Opinioni & Commenti
Vuoti politici e silenzi assordanti interpellano i cattolici
di Domenico Delle Foglie
Bisognerà pure che qualcuno risponda al «sogno» più volte evocato dal cardinale Angelo Bagnasco: «Una generazione nuova di italiani e di cattolici che, pur nel travaglio della cultura odierna e attrezzandosi a stare sensatamente dentro ad essa, sentono la cosa pubblica come importante e alta, in quanto capace di segnare il destino di tutti, e per essa sono disposti a dare il meglio dei loro pensieri, dei loro progetti, dei loro giorni».
Ma se non vogliamo che resti un «sogno», bisognerà parlare un linguaggio di verità. Magari partendo da alcuni punti fermi. Innanzitutto, senza atteggiarci a esegeti del Bagnasco-pensiero, possiamo presumere che quel suo ragionamento riveli un’insoddisfazione di fondo rispetto allo stato delle cose. Se non altro, ci dice che sulla scena politica italiana mancano presenze di quel tipo. E la responsabilità ricade direttamente sulle spalle del laicato cattolico italiano. Certo, si potrebbe obiettare che questo è il risultato proprio delle dinamiche post-conciliari, della cosiddetta «scelta religiosa» dell’Azione cattolica, dell’esplosione dei movimenti ecclesiali, dell’affermazione del volontariato. E più in generale della scelta fatta dal laicato cattolico, in accordo con i propri pastori, di indirizzare prevalentemente le forze verso un agire intraecclesiale.
Ma ora ci si accorge che si è creato un «vuoto» politico. Di sicuro, in questi anni, soprattutto nell’ultimo decennio, non si è stati con le mani in mano.

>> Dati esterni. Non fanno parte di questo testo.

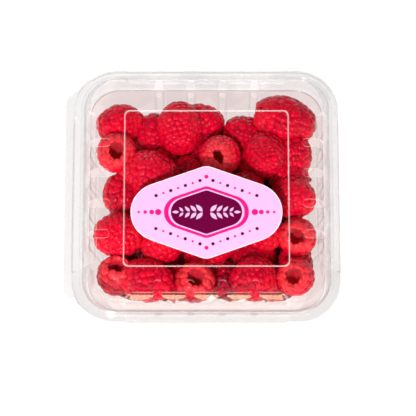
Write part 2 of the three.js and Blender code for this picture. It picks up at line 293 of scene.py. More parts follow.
@dataclass(frozen=True)
class BerryFlesh(Finish):
    """Ripe raspberry skin: juicy and translucent under a fine down that pales it at the edges.

    The ripeness and rim attributes vary it from bead to bead; ripeness also carries painted shade, darker
    deep in the heap and between the beads.
    """

    deep_painted_shade: str = "80001a"  # painted shade for what lies deep in the heap
    dark: str = "bc0027"
    ripe: str = "e8002e"
    bright: str = "fa0835"
    rim: str = "f83a46"
    down: float = 0.03

    def shade(self, tree: NodeTree) -> Node:
        """Adds mottled flesh under a moist coat."""
        ramp = add(tree, "ValToRGB", None, Fac=attribute(tree, "ripeness_and_shade"))
        stops = ramp.color_ramp.elements
        stops[0].position, stops[0].color = 0.0, linear(self.deep_painted_shade)
        stops[1].position, stops[1].color = 0.9, linear(self.bright)
        stops.new(0.2).color = linear(self.dark)
        stops.new(0.5).color = linear(self.ripe)
        edged = mixed(tree, attribute(tree, "rim"), ramp.outputs[0], self.rim)
        # Mottling of about 3 mm, the size of one bead.
        mottle = noise(tree, 330.0, 3.0, 0.55)
        deeper = mixed(tree, mottle, edged, "e0c0c4", "MULTIPLY")
        skin = add(tree, "Bump", {"Strength": 0.25, "Distance": 0.0002}, Height=mottle)
        return add(
            tree, "BsdfPrincipled",
            {
                "Roughness": 0.3,
                "IOR": 1.36,
                "Specular IOR Level": 0.05,
                "Coat Weight": 0.6,
                "Coat Roughness": 0.11,
                "Coat IOR": 1.5,
                "Specular Tint": linear("f6a0ae"),
                "Subsurface Weight": 0.25,
                "Subsurface Radius": (1.0, 0.16, 0.12),
                "Subsurface Scale": 0.0018,
                "Sheen Weight": self.down,
                "Sheen Roughness": 0.5,
                "Sheen Tint": linear("f4506c"),
            },
            Base_Color=deeper,
            Normal=skin.outputs[0],
        )


@dataclass(frozen=True)
class BerryHollow(Finish):
    """The velvety inside of a picked raspberry."""

    colour: str = "d80e2e"
    deep: str = "a80620"

    def shade(self, tree: NodeTree) -> Node:
        """Adds dull flesh with a pit for each seed."""
        place = add(tree, "TexCoord")
        # Pits of about 2.4 mm, one behind each bead.
        pitted = {"Scale": 420.0, "Randomness": 0.8}
        cells = add(tree, "TexVoronoi", pitted, Vector=place.outputs["Object"]).outputs["Distance"]
        pits = add(tree, "Bump", {"Strength": 0.4, "Distance": 0.0004}, Height=cells)
        return add(
            tree, "BsdfPrincipled", {"Roughness": 0.7, "IOR": 1.38, "Sheen Weight": 0.1},
            Base_Color=mixed(tree, cells, self.colour, self.deep), Normal=pits.outputs[0],
        )


@dataclass(frozen=True)
class StudioFloor(Finish):
    """Plain pale acrylic table, lit from below so that it stays pale under a clear pack."""

    colour: str = "909090"
    glow: float = 0.84

    def shade(self, tree: NodeTree) -> Node:
        """Adds a dull board with an even glow."""
        return add(
            tree, "BsdfPrincipled",
            {
                "Base Color": linear(self.colour),
                "Roughness": 0.9,
                "Specular IOR Level": 0.1,
                "Emission Color": linear("ffffff"),
                "Emission Strength": self.glow,
            },
        )


# ---- Meshes ----


def make_piece(
    bm: BMesh,
    name: str,
    finishes: Sequence[Material],
    body: Body,
    node: str,
    sharp: float = 50.0,
) -> Object:
    """Turns a mesh in pack millimetres into a finished piece that rides on its body.

    Args:
        bm: The mesh, which is used up.
        name: The piece's name.
        finishes: Its materials, by the faces' material numbers.
        body: The body that carries it.
        node: The frame's node that it stands for.
        sharp: Edges that turn more than this many degrees stay sharp.

    Returns:
        The new object.
    """
    place = Matrix.Translation((PACK_X * MM, 0.0, 0.0)) @ Matrix.Scale(MM, 4)
    bmesh.ops.transform(bm, matrix=place, verts=bm.verts)
    mesh = bpy.data.meshes.new(name)
    bm.edges.index_update()
    open_edges = [e.index for e in bm.edges if e.is_boundary]
    bm.to_mesh(mesh)
    bm.free()
    for finish in finishes:
        mesh.materials.append(finish)
    mesh.shade_smooth()
    mesh.set_sharp_from_angle(angle=math.radians(sharp))
    for index in open_edges:  # a sheet stays flat right up to its cut edge
        mesh.edges[index].use_edge_sharp = True
    piece = bpy.data.objects.new(name, mesh)
    bpy.context.scene.collection.objects.link(piece)
    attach(piece, body.value)
    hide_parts(node)
    LOG.info("%s: %d faces on %s", name, len(mesh.polygons), body.value)
    return piece


def thicken(piece: Object, sheet: float) -> None:
    """Gives a sheet its wall, inwards from its outer face.

    Args:
        piece: The sheet; its second material is its cut edge.
        sheet: The wall in millimetres.
    """
    wall = piece.modifiers.new("sheet", "SOLIDIFY")
    wall.thickness = sheet * MM
    wall.offset = -1.0
    wall.material_offset_rim = 1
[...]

Basti pensare alla nascita delle tre «Reti» di ispirazione cristiana (Forum delle associazioni familiari, Scienza & Vita e Retinopera) che hanno avuto un ruolo decisivo in due momenti pubblici di straordinario valore sociale culturale e politico come il referendum sulla Procreazione medicalmente assistita (2005) e il Family Day (2007). Ma queste «Reti» (soprattutto Scienza & Vita e Retinopera) sembrano aver ormai abbandonato la linea della presenza nello spazio pubblico per concentrarsi su quella più strettamente culturale. Dunque, meno protagonismo pubblico e solo discernimento culturale.
Abbandonata la prospettiva delle «Reti», resta la domanda sul che fare, sul come muoversi e su quali debbano essere i nuovi attori di questo rinnovato protagonismo. Intanto registriamo il silenzio assordante da parte del laicato cattolico rispetto all’ennesima esternazione del cardinale Bagnasco sull’Osservatore Romano. Cosa cela questo immobilismo? Imbarazzo, sconcerto, una richiesta di indirizzo, una sollecitazione più diretta? Chi può dirlo? Intanto, sulla scorta di questo silenzio, lo storico del Cristianesimo Massimo Faggioli, su Il Mulino, ha facile gioco nello scrivere che il «sogno di Bagnasco equivale da parte del leader dei vescovi italiani a una dichiarazione di impotenza». Brutta diagnosi che meriterebbe una risposta adeguata. Ma a chi tocca reagire? Forse ai laici cattolici, ma dovrebbero avere dei «luoghi» in cui confrontarsi e poi parlare, magari, con una sola voce.
Va detto, per onestà intellettuale, che è difficile formare una «generazione nuova» senza adeguati incubatori. Forse i vescovi pensano che sia sufficiente «delegare» il compito ad associazioni e movimenti. Basterà? Nessuno può garantirlo. Nel frattempo, ci si prepara all’appuntamento della Settimana sociale di Reggio Calabria sperando che almeno lì nasca qualcosa.
Altrimenti continueremo a sognare a occhi aperti, mentre il destino del Paese, dimentico del bene comune, apparirà sempre più nelle mani dei potenti che si attovagliano sulle terrazze romane e alla mercé di vecchie e nuove massonerie.